The information overload on how to take care of natural hair has formed a bit of OCD among folks and has unintentionally caused many to be more preoccupied with the condition of other people’s hair more than their own. Winston explains how far away from this stigma she is. The versatility of being natural has always intrigued her but never enough to form an obsession.

“It’s just hair”, she said. “People put more emphasis on [other things], while I take care of my hair.”

What is considered to be “just hair” for Winston proves to be much more for hundreds of others. How their natural hair looks and feels plays a role in how they are received by the public. For people like Winston, it creates a fan base of individuals wondering how to get hair similar to hers without having to buy it. However, not everyone has had the same positive experiences with their hair.

Photo by Rochelle Brock
Photo by Rochelle Brock

Jordan Wilson, a Rastafarian with a rebellious attitude, embraces his beliefs of an entirely natural lifestyle. That means no meat and no hair cuts for him. Once he decided that dreadlocks were the next step within his spirituality, it turned into a journey involving pressure and rejection–in the beginning stages, at least.

“People really did not like my hair in the beginning”, Wilson admitted. “They would call my [shorter dreads] ugly and ask me why I was even going dread.”

It was the freedom to do whatever he wanted to do with his life that kept him on the track he set out for himself. With a Muslim brother and sister and parents who are not particularly religious, Wilson was raised to believe in anything he wanted to.

The Jamaican Rastafarian culture has always had a significant effect on Americans. In fact, most assume that a person with dreads is automatically apart of the culture. But he explains that the choice of dreads were as much apart of him as the understanding of his spirituality was. And as years progressed, his confidence enhanced as well. Not even his ex-military father could persuade him to cut his hair.

“My father would always tell me to cut my hair. Kind of for professional reasons, too. But I always knew that once my hair got longer, everybody was gonna love them.”

The pressure to conform became less and less important the more his hair and his beliefs grew. Rather than being seen as a rebel without a cause, Wilson has acquired his own set of admirers for reasons like his rebellious attitude against nay-sayers. His pride in his beliefs, pride in himself and pride in his hair has continued to take him far in life.

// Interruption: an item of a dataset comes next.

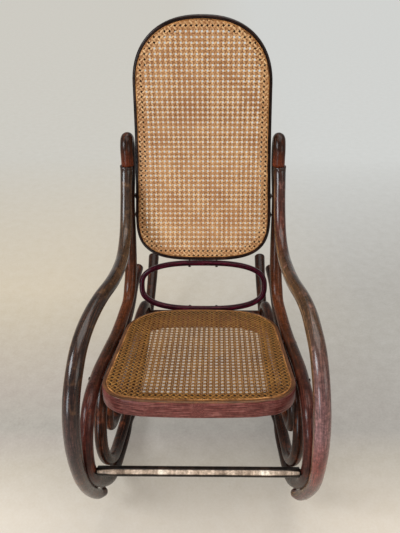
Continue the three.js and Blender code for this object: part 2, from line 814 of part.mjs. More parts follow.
function backCane(outline) {
  const edge = insetOutline(outline, backGrooveInset + grooveWidth + reedCrown);
  const { gaps, firstBar, rows } = netGaps(insetOutline(edge, caneBar / 2), backLength);
  const lines = [];
  for (let i = 0; i <= rows; i += 1) {
    lines.push(THREE.MathUtils.clamp(firstBar + i * canePitch, 0, backLength));
  }
  const face = (proud) => lines.map((s) => {
    const point = onBack(0, s, proud);
    return new THREE.Vector2(point.y, point.z);
  });
  const outerFace = face(bentCaneLift + caneThickness).reverse();
  const profile = new THREE.Shape([...face(bentCaneLift), ...outerFace]);
  const band = new THREE.ExtrudeGeometry(profile, { depth: 2 * backHalf, bevelEnabled: false });
  band.applyMatrix4(new THREE.Matrix4().makeBasis(
    new THREE.Vector3(0, 1, 0),
    new THREE.Vector3(0, 0, 1),
    new THREE.Vector3(1, 0, 0),
  ));
  band.translate(-backHalf, 0, 0);
  const sheet = toManifold(turnedOut(bareGeometry(band)))
    .intersect(toManifold(throughBack([upright(edge)])))
    .subtract(toManifold(throughBack(gaps.map(upright))));
  return fromManifold(sheet);
}

function addPanels() {
  const seat = seatOutline();
  const seatSection = rimSection(seatRimWidth, seatRimHeight, seatRimRound, seatGrooveInset);
  add('seat_frame', ringAlong(seat, seatSection, onSeat), redWalnut);
  add('seat_reed', ringAlong(seat, reedSection(seatGrooveInset), onSeat), reed);
  add('seat_cane', seatCane(seat), goldenCane);
  const back = backOutline();
  const backSection = rimSection(backRimWidth, backRimThickness, backRimRound, backGrooveInset);
  add('back_frame', ringAlong(back, backSection, onBack), walnut);
  add('back_reed', ringAlong(back, reedSection(backGrooveInset), onBack), reed);
  add('back_cane', backCane(back), paleCane);
}

function addHoop() {
  const outline = [];
  for (let i = 0; i < hoopSteps; i += 1) {
    const angle = 2 * Math.PI * (i + 0.5) / hoopSteps;
    const point = superPoint(hoopHalf, hoopHeight / 2, hoopPower, angle);
    outline.push(new THREE.Vector2(point.x, point.y + hoopHeight / 2));
  }
  const [w, d] = [hoopRimWidth, hoopRimDepth / 2];
  const c = hoopRimWidth / 4;
  const section = [
    [c, -d], [0, c - d], [0, d - c], [c, d], [w - c, d], [w, d - c], [w, c - d], [w - c, -d],
  ];
  add('lumbar_hoop', ringAlong(outline, section, onHoop), burgundy);
  sideNames.forEach(([label, side]) => {
    const x = side * hoopScrewX;
    const rise = backCurve.getTangentAt(0);
    const tilt = rise.angleTo(hoopAlong);
    const rim = hoopRimWidth / 2 / Math.cos(tilt) + screwHeadRadius * Math.tan(tilt);
    const under = hoopHead.clone().addScaledVector(rise, -rim - lapGap);
    under.x = x;
    const topNodes = ['lumbar_hoop', 'back_frame'];
    addScrew(`hoop_top_screw_${label}`, under, rise, rim + hoopRimWidth / 2 + screwGrip, topNodes);
    // The foot screws are driven level, which takes them under the cane's groove.
    const forward = new THREE.Vector3(0, -1, 0);
    const behind = hoopFoot.clone().addScaledVector(forward, -hoopRimDepth / 2 - 2 * lapGap);
    behind.x = x;
    const footNodes = ['lumbar_hoop', 'seat_frame'];
    addScrew(`hoop_foot_screw_${label}`, behind, forward, hoopRimDepth + screwGrip, footNodes);
  });
}

sideNames.forEach(([label, side]) => buildSide(label, side));
addPanels();
addHoop();
sideNames.forEach(([label, side]) => addSideJoints(label, side));
addStretcher('front_stretcher', frontStretcherShares, 'main', 'side_rod', paleBeech);
addStretcher('rear_stretcher', rearStretcherShares, 'scroll', 'scroll', walnut);

for (const [name, { geometry, material }] of Object.entries(solids)) {
  const tools = cuts[name] || [];
  const cutSolid = () => tools.reduce(
    (solid, tool) => solid.subtract(toManifold(tool)),
    toManifold(geometry),
  );
  const shaped = tools.length ? fromManifold(cutSolid()) : geometry;
  const mesh = new THREE.Mesh(shaped, material);
  mesh.name = name;
  group.add(mesh);
}

// The chair's box stands centred over the origin.
const box = new THREE.Box3().setFromObject(group);
group.position.y = -(box.min.y + box.max.y) / 2;

export default group;
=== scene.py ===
import json
import math
import bpy
import numpy as np
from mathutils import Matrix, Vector, kdtree

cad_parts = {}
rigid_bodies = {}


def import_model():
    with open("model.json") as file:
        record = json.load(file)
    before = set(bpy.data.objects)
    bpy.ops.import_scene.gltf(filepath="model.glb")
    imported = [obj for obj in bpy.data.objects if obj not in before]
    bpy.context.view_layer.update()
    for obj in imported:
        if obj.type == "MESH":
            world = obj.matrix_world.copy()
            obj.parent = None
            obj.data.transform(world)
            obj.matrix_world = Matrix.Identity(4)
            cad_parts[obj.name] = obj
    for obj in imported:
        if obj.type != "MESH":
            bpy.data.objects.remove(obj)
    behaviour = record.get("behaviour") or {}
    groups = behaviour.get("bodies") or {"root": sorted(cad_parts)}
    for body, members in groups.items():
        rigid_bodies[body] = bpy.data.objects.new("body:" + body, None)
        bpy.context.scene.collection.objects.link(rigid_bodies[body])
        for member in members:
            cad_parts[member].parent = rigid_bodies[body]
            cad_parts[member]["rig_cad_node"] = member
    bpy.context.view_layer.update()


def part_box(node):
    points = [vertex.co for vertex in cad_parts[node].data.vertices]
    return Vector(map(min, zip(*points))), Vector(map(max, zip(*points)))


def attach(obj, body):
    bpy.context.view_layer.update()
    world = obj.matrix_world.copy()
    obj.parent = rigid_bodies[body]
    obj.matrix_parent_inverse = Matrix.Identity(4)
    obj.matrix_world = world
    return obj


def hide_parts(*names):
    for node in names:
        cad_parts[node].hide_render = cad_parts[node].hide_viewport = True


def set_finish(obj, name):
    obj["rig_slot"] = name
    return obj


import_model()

# Lengths are in millimetres, in the frame of the CAD source, and become metres when they are placed.
millimetre = 0.001
frameShift = -9.9066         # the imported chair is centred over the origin
weldReach = 0.00002          # metres: points closer than this become one


def toMetres(x, y, z):
    return Vector((x * millimetre, (y + frameShift) * millimetre, z * millimetre))


def lerp(start, end, share):
    return start + (end - start) * share


def clearSelection():
    if bpy.context.object and bpy.context.object.mode != "OBJECT":
        bpy.ops.object.mode_set(mode="OBJECT")
    bpy.ops.object.select_all(action="DESELECT")


def keepAttribute(mesh, name, kind, values):
    # each attribute is filled before the next one is added
    attribute = mesh.attributes.new(name, kind, "POINT")
    field = "vector" if kind == "FLOAT_VECTOR" else "value"
    attribute.data.foreach_set(field, np.array(values, float).ravel())


def finishPiece(piece, name, slotName, node):
    piece.name = name
    piece.data.name = name
    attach(piece, "root")
    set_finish(piece, slotName)
    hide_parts(node)


# Curves

endCap = {"bluntness": 0.55, "rings": 5, "closing": 0.97}
leastLeg = 0.0001            # two points in one place still count as a leg of this length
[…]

And he is not the only one.

Photo by Rochelle Brock
Photo by Rochelle Brock

New York plus-sized model Jezra Matthews has propelled herself through life with her confidence and positivity. Being African-American, plus-sized and having dreads has isolated her into a league of her own.

She admits that her time being natural has been nothing short of great and experiences with her hair has helped contour her personality in multiple ways. When addressing any negativity towards natural hair, Matthews reminds people that how we are is entirely up to us; how others perceive you is entirely up to them. With that being said, how she should wear her hair has never been up for a debate.

“At the end of the day, it’s MY hair”, she stated. “For anyone not to accept that is their concern but I’m still going to do what it is that I need to do for ME.”

Dreads are often the black sheep in the natural hair family but Matthews embraces them in ways that attract and inspire others. She grows frustrated with ignorance from people who think that dreads are not as versatile as a curly head of hair. Through her modeling, she showcases the different styles one could do with their dreads, ultimately opening the minds of many.

Her lasting impression with most people is the certainty within herself and her dedication to remaining 100% herself at all times. It is a rarity that people still struggle with today. Matthews encourages those around her to not only embrace who they are but to discover the kind of person they are in the first place. For her, it began with wearing her hair in its natural state with no worries and no regrets.

“Having dreads makes me feel beautiful. This is my natural state. This is what reminds me every day that I am who I am.”